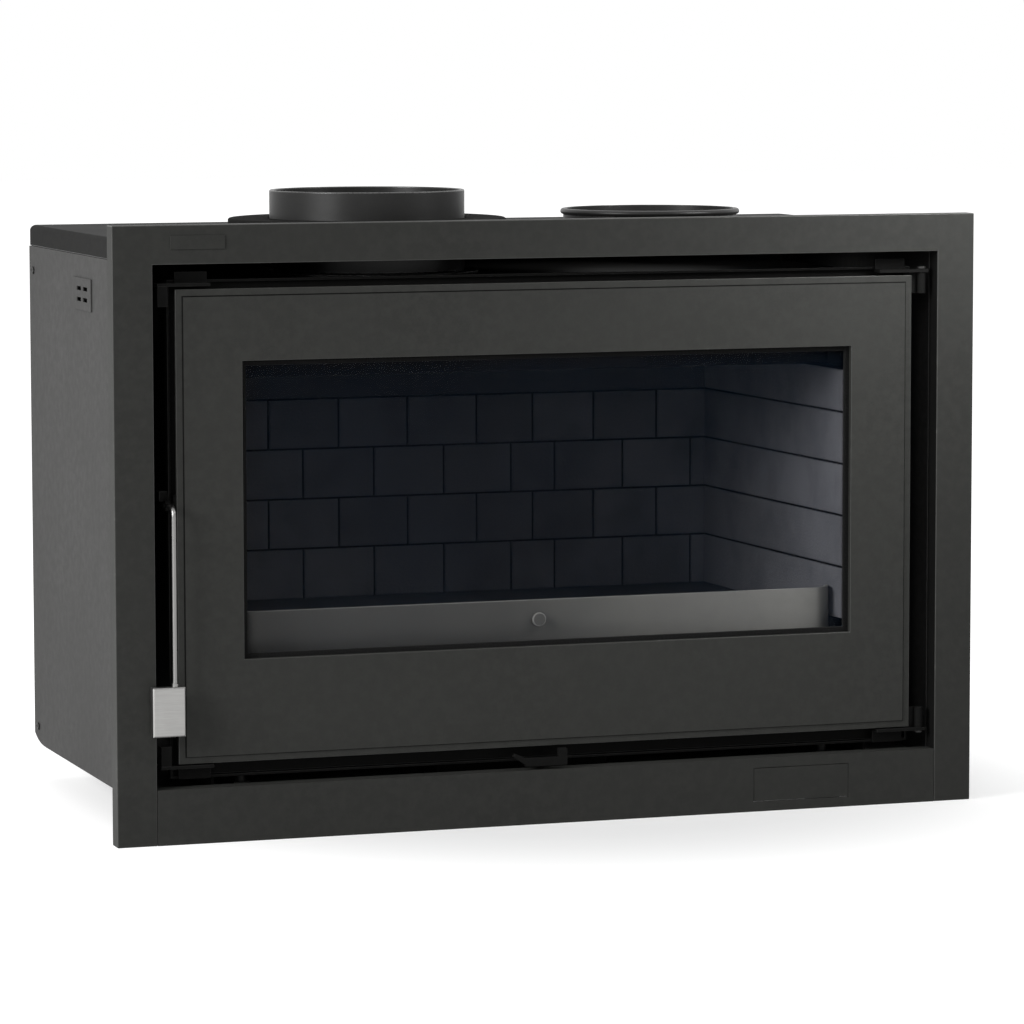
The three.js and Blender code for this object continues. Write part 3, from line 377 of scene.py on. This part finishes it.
# Each finish is a material for faces and, where it has one, another for rounded edges.
materials = {
    "front_paint": (
        paint("front_paint", FRONT, roughness=0.58, gloss=0.16),
        highlit_rubbed_edge("front_paint_edge", FRONT, roughness=0.4, gloss=0.4),
    ),
    "door_paint": (
        paint("door_paint", DOOR, roughness=0.58, gloss=0.16),
        highlit_rubbed_edge("door_paint_edge", DOOR, roughness=0.4, gloss=0.4),
    ),
    "pedestal_paint": (
        paint("pedestal_paint", PEDESTAL, roughness=0.85, gloss=0.02, grain=COARSE_GRAIN),
    ),
    "casing_paint": (
        paint("casing_paint", CASING, roughness=0.68, gloss=0.08, relief=0.00007),
        highlit_rubbed_edge("casing_paint_edge", CASING, roughness=0.5, gloss=0.2),
    ),
    "cover_paint": (
        paint("cover_paint", COVER, roughness=0.75, gloss=0.03),
        highlit_rubbed_edge("cover_paint_edge", COVER_EDGE_HIGHLIGHT, roughness=0.45, gloss=0.3),
    ),
    "cover_top_lit": (paint("cover_top_lit", COVER_TOP_LIT, roughness=0.72, gloss=0.05),),
    "dark_steel": (
        paint("dark_steel", BLACK, roughness=0.6, gloss=0.05, relief=0.00008),
        highlit_rubbed_edge("dark_steel_edge", BLACK_EDGE_HIGHLIGHT, roughness=0.45, gloss=0.15),
    ),
    "cast_iron": (
        paint("cast_iron", IRON, roughness=0.38, gloss=0.25, grain=COARSE_GRAIN),
        highlit_rubbed_edge("cast_iron_edge", IRON_EDGE_HIGHLIGHT, roughness=0.3, gloss=0.5),
    ),
    "lip_steel": (
        sheet_with_painted_light("lip_steel", LIP, roughness=0.45, gloss=0.3),
        highlit_rubbed_edge("lip_steel_edge", LIP_EDGE_HIGHLIGHT, roughness=0.42, gloss=0.3),
    ),
    "refractory": (refractory("refractory", BRICK, MORTAR, SOOT),),
    "stainless": (brushed_steel("stainless", STAINLESS, roughness=0.34, stretch=(60, 1, 1)),),
    "rod_steel": (brushed_steel("rod_steel", ROD, roughness=0.28, stretch=(1, 1, 60)),),
    "zinc": (black_zinc("zinc", ZINC, roughness=0.5),),
    "glass": (ceramic_glass("glass"),),
    "rope": (glass_fibre("rope", ROPE, pitch=0.0045),),
}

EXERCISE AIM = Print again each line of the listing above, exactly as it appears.

REPLY =
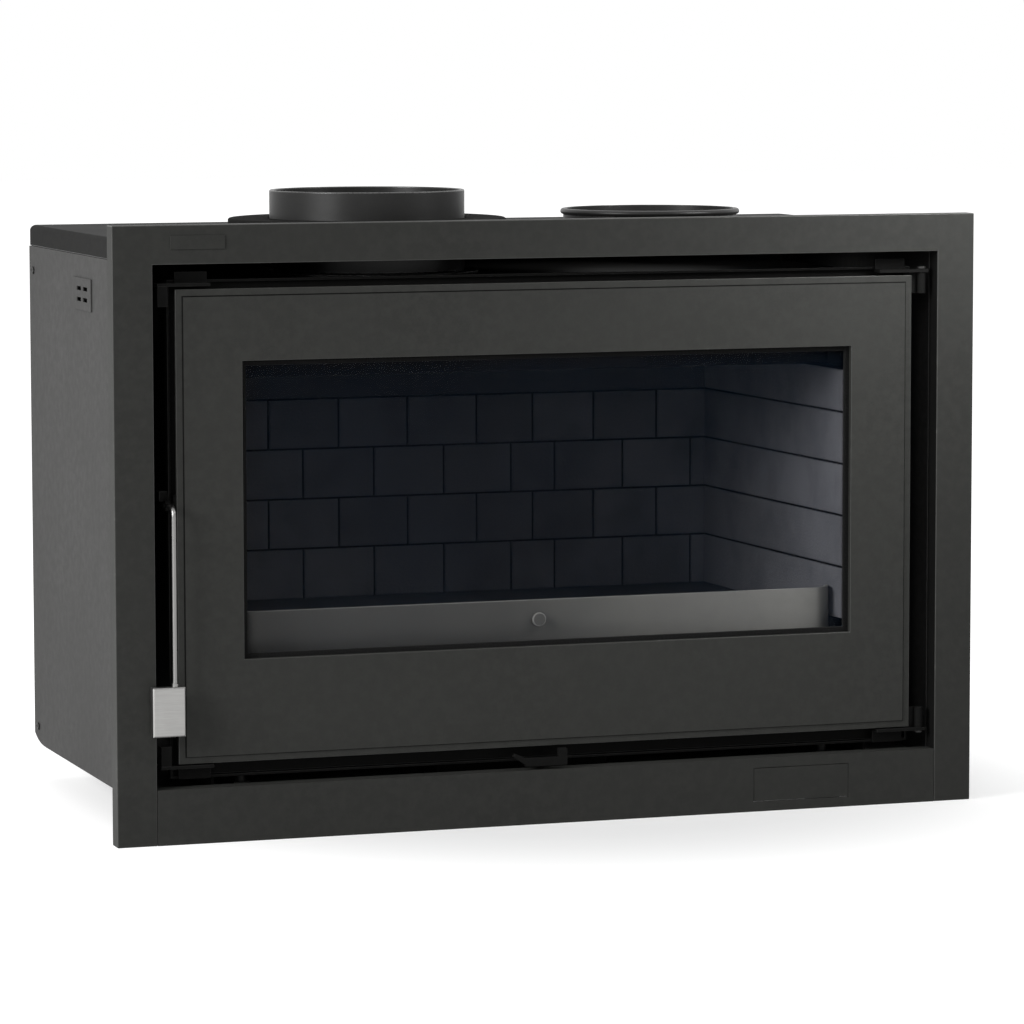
The three.js and Blender code for this object continues. Write part 3, from line 377 of scene.py on. This part finishes it.
# Each finish is a material for faces and, where it has one, another for rounded edges.
materials = {
    "front_paint": (
        paint("front_paint", FRONT, roughness=0.58, gloss=0.16),
        highlit_rubbed_edge("front_paint_edge", FRONT, roughness=0.4, gloss=0.4),
    ),
    "door_paint": (
        paint("door_paint", DOOR, roughness=0.58, gloss=0.16),
        highlit_rubbed_edge("door_paint_edge", DOOR, roughness=0.4, gloss=0.4),
    ),
    "pedestal_paint": (
        paint("pedestal_paint", PEDESTAL, roughness=0.85, gloss=0.02, grain=COARSE_GRAIN),
    ),
    "casing_paint": (
        paint("casing_paint", CASING, roughness=0.68, gloss=0.08, relief=0.00007),
        highlit_rubbed_edge("casing_paint_edge", CASING, roughness=0.5, gloss=0.2),
    ),
    "cover_paint": (
        paint("cover_paint", COVER, roughness=0.75, gloss=0.03),
        highlit_rubbed_edge("cover_paint_edge", COVER_EDGE_HIGHLIGHT, roughness=0.45, gloss=0.3),
    ),
    "cover_top_lit": (paint("cover_top_lit", COVER_TOP_LIT, roughness=0.72, gloss=0.05),),
    "dark_steel": (
        paint("dark_steel", BLACK, roughness=0.6, gloss=0.05, relief=0.00008),
        highlit_rubbed_edge("dark_steel_edge", BLACK_EDGE_HIGHLIGHT, roughness=0.45, gloss=0.15),
    ),
    "cast_iron": (
        paint("cast_iron", IRON, roughness=0.38, gloss=0.25, grain=COARSE_GRAIN),
        highlit_rubbed_edge("cast_iron_edge", IRON_EDGE_HIGHLIGHT, roughness=0.3, gloss=0.5),
    ),
    "lip_steel": (
        sheet_with_painted_light("lip_steel", LIP, roughness=0.45, gloss=0.3),
        highlit_rubbed_edge("lip_steel_edge", LIP_EDGE_HIGHLIGHT, roughness=0.42, gloss=0.3),
    ),
    "refractory": (refractory("refractory", BRICK, MORTAR, SOOT),),
    "stainless": (brushed_steel("stainless", STAINLESS, roughness=0.34, stretch=(60, 1, 1)),),
    "rod_steel": (brushed_steel("rod_steel", ROD, roughness=0.28, stretch=(1, 1, 60)),),
    "zinc": (black_zinc("zinc", ZINC, roughness=0.5),),
    "glass": (ceramic_glass("glass"),),
    "rope": (glass_fibre("rope", ROPE, pitch=0.0045),),
}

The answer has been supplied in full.